Given task:
Copy out all the records exactly.

====== Provided records ======

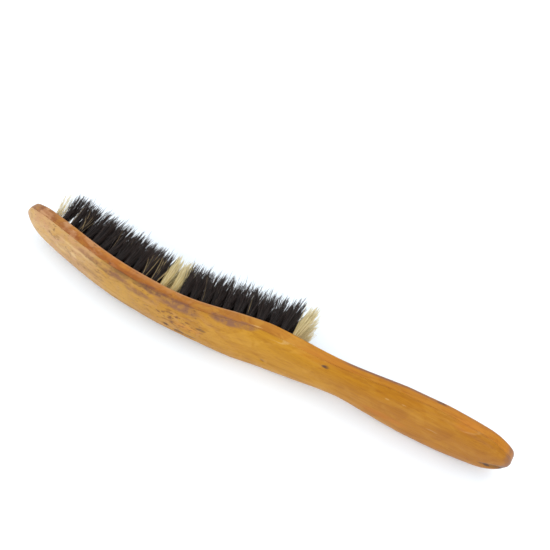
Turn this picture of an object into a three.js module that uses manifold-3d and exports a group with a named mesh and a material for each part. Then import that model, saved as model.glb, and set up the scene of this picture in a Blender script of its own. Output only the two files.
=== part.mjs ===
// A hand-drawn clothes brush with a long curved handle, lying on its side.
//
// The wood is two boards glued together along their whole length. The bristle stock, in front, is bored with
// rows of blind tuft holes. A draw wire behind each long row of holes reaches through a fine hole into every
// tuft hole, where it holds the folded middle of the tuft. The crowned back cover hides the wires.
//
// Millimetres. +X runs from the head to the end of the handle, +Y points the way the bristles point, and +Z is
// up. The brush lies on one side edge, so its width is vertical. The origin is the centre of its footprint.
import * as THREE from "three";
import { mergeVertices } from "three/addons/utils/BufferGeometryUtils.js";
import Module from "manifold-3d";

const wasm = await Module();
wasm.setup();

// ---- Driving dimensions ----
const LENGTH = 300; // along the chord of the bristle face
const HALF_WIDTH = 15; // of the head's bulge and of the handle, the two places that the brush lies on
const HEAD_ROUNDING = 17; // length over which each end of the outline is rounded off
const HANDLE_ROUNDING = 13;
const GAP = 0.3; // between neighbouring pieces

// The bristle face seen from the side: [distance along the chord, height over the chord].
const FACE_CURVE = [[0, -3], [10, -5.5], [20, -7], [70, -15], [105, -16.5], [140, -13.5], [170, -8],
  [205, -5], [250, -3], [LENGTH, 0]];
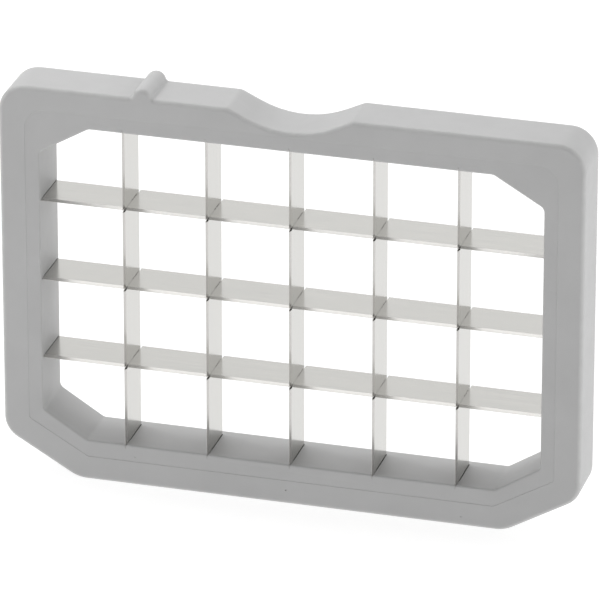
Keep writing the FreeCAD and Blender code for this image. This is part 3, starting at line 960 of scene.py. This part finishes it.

======

Solved problem:
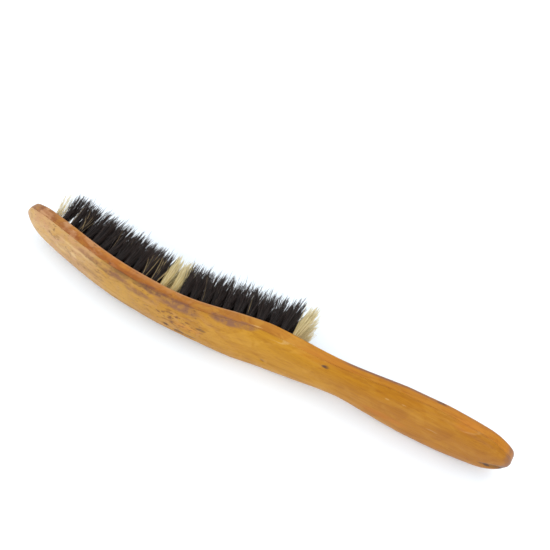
Turn this picture of an object into a three.js module that uses manifold-3d and exports a group with a named mesh and a material for each part. Then import that model, saved as model.glb, and set up the scene of this picture in a Blender script of its own. Output only the two files.
=== part.mjs ===
// A hand-drawn clothes brush with a long curved handle, lying on its side.
//
// The wood is two boards glued together along their whole length. The bristle stock, in front, is bored with
// rows of blind tuft holes. A draw wire behind each long row of holes reaches through a fine hole into every
// tuft hole, where it holds the folded middle of the tuft. The crowned back cover hides the wires.
//
// Millimetres. +X runs from the head to the end of the handle, +Y points the way the bristles point, and +Z is
// up. The brush lies on one side edge, so its width is vertical. The origin is the centre of its footprint.
import * as THREE from "three";
import { mergeVertices } from "three/addons/utils/BufferGeometryUtils.js";
import Module from "manifold-3d";

const wasm = await Module();
wasm.setup();

// ---- Driving dimensions ----
const LENGTH = 300; // along the chord of the bristle face
const HALF_WIDTH = 15; // of the head's bulge and of the handle, the two places that the brush lies on
const HEAD_ROUNDING = 17; // length over which each end of the outline is rounded off
const HANDLE_ROUNDING = 13;
const GAP = 0.3; // between neighbouring pieces

// The bristle face seen from the side: [distance along the chord, height over the chord].
const FACE_CURVE = [[0, -3], [10, -5.5], [20, -7], [70, -15], [105, -16.5], [140, -13.5], [170, -8],
  [205, -5], [250, -3], [LENGTH, 0]];
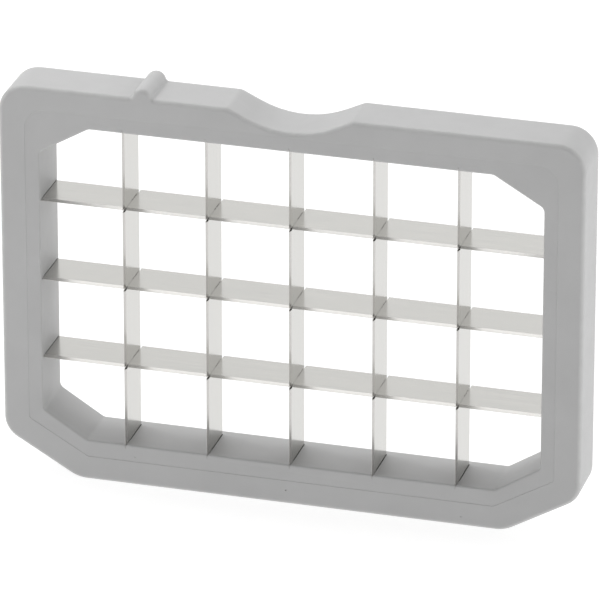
Keep writing the FreeCAD and Blender code for this image. This is part 3, starting at line 960 of scene.py. This part finishes it.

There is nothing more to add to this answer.